The Past Always Comes Back
Suffering from pangs of nostalgia? A reemergence of the classics remains all the rage. “Accessories accumulated through time are coming back ‘into style’…in particular some really funky lights from the `80s,” Schultz says. Like fashion, design is circular, and this trend is spurred by the resurgence of vintage pieces like flower pot lamps (both of the pendant and table-top varieties) and pieces procured from a single material (say metal) from base to shade. And, as evidenced by Gilbride’s earlier shout out to his favorite wooden wall sconce, “Mid-Century always comes back,” Schultz says of an aesthetic that embraces minimalism and features natural materials in organic shapes.
Gilbride has also noticed the tinted glass of yore—beyond the traditional Murano—becoming somewhat ubiquitous right now. “Clients really dig a lot of antique pieces with an amber tone to them,” he says, which, given the relative harshness of LED bulbs, helps to render a warm-hued, soft effect while still achieving energy efficiency.
Sustainability for the Win
These days, sustainability is top of mind for designers and fabricators—both from a stylistic and an environmental perspective. Kingston-based lighting manufacturer RBW aims to hit both fronts, creating atmosphere with a focus on organic-leaning materials, as evidenced by the company’s most recent collection. Utilizing a new material in decorative lighting—a cement-and-wood-fiber composite—RBW’s Topo line gives the feeling of “simple, classic geometry along with an almost Terrazzo organic pattern,” says Director of Brand Marketing David Winton. The design creates what he calls “a moment of texture” and allows for myriad applications from walls to ceilings.
“When we think about our product roadmap, the first thing we are talking about—before trends, materials, or aesthetics—is sustainability,” Winton says.
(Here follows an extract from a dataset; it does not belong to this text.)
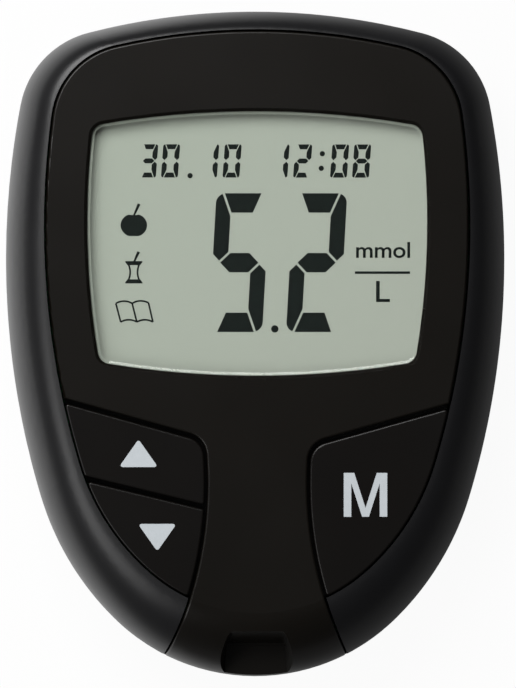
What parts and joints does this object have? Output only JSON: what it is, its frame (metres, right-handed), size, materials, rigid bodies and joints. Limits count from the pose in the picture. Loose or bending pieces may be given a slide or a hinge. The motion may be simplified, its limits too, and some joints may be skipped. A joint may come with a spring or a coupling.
{
  "type": "blood glucose meter",
  "caption": "Handheld blood glucose meter with a display, three sprung keys, a test strip port in its nose, a data jack and a sliding battery cover.",
  "frame": {"origin": "middle of the footprint, on the surface the meter lies on", "axes": "+X to the right of the display, +Y to the top of the display, +Z out of the display"},
  "size_m": [0.0574, 0.0764, 0.019],
  "materials": {
    "housing_plastic": "gloss black moulding",
    "frame_plastic": "satin black moulding",
    "back_plastic": "fine textured moulding",
    "key_plastic": "satin moulding",
    "lens": "clear acrylic",
    "adhesive": "adhesive foam",
    "lcd_glass": "polished",
    "reflector_foil": "matt foil",
    "holder_plastic": "moulded",
    "zebra_rubber": "layered silicone",
    "board": "solder resist",
    "chip_black": "moulded epoxy",
    "crystal_can": "drawn can",
    "socket_plastic": "moulded",
    "contact_metal": "plated spring",
    "cell_steel": "nickel plated",
    "screw_steel": "zinc plated",
    "dome_steel": "spring steel"
  },
  "bodies": {
    "meter": {"front_housing": "housing_plastic", "side_frame": "frame_plastic", "rear_cover": "back_plastic", "display_lens": "lens", "lens_gasket": "adhesive", "lcd_glass_front": "lcd_glass", "lcd_glass_rear": "lcd_glass", "lcd_reflector": "reflector_foil", "lcd_holder": "holder_plastic", "zebra_strip": "zebra_rubber", "main_board": "board", "microcontroller": "chip_black", "measuring_chip": "chip_black", "temperature_sensor": "chip_black", "chip_passives": "chip_black", "buzzer": "chip_black", "clock_crystal": "crystal_can", "strip_connector": "socket_plastic", "data_jack": "socket_plastic", "strip_contacts": "contact_metal", "jack_contacts": "contact_metal", "cell_contacts_positive": "contact_metal", "cell_contacts_negative": "contact_metal", "coin_cell_left": "cell_steel", "coin_cell_right": "cell_steel", "case_screws": "screw_steel", "board_screws": "screw_steel", "snap_dome_up": "dome_steel", "snap_dome_down": "dome_steel", "snap_dome_memory": "dome_steel"},
    "up_key": {"button_up": "key_plastic"},
    "down_key": {"button_down": "key_plastic"},
    "memory_key": {"button_memory": "key_plastic"},
    "battery_door": {"battery_cover": "back_plastic"}
  },
  "joints": [
    {"name": "up_press", "type": "slide", "parent": "meter", "child": "up_key", "axis": [0, 0, -1], "range_m": [0, 0.0005], "stiffness_N_per_m": 3000, "deforming": ["snap_dome_up"]},
    {"name": "down_press", "type": "slide", "parent": "meter", "child": "down_key", "axis": [0, 0, -1], "range_m": [0, 0.0005], "stiffness_N_per_m": 3000, "deforming": ["snap_dome_down"]},
    {"name": "memory_press", "type": "slide", "parent": "meter", "child": "memory_key", "axis": [0, 0, -1], "range_m": [0, 0.0005], "stiffness_N_per_m": 3000, "deforming": ["snap_dome_memory"]},
    {"name": "battery_cover_slide", "type": "slide", "parent": "meter", "child": "battery_door", "axis": [0, 1, 0], "range_m": [0, 0.022]}
  ]
}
And, as much as RBW does design products suitable for sitting within multiple environments, he specifies “we’re always thinking about how our [next launch] can become, effectively, iconic.”
Sustainable and high-quality materials are enduring—and RBW takes the same approach to form. “We want products that will last,” he says, of why the company prioritizes creating stylish pieces to last a lifetime out of materials intended to last.
Gilbride sums it up: “One has to design everything with genius function masked by a luxurious design.” It’s that simple.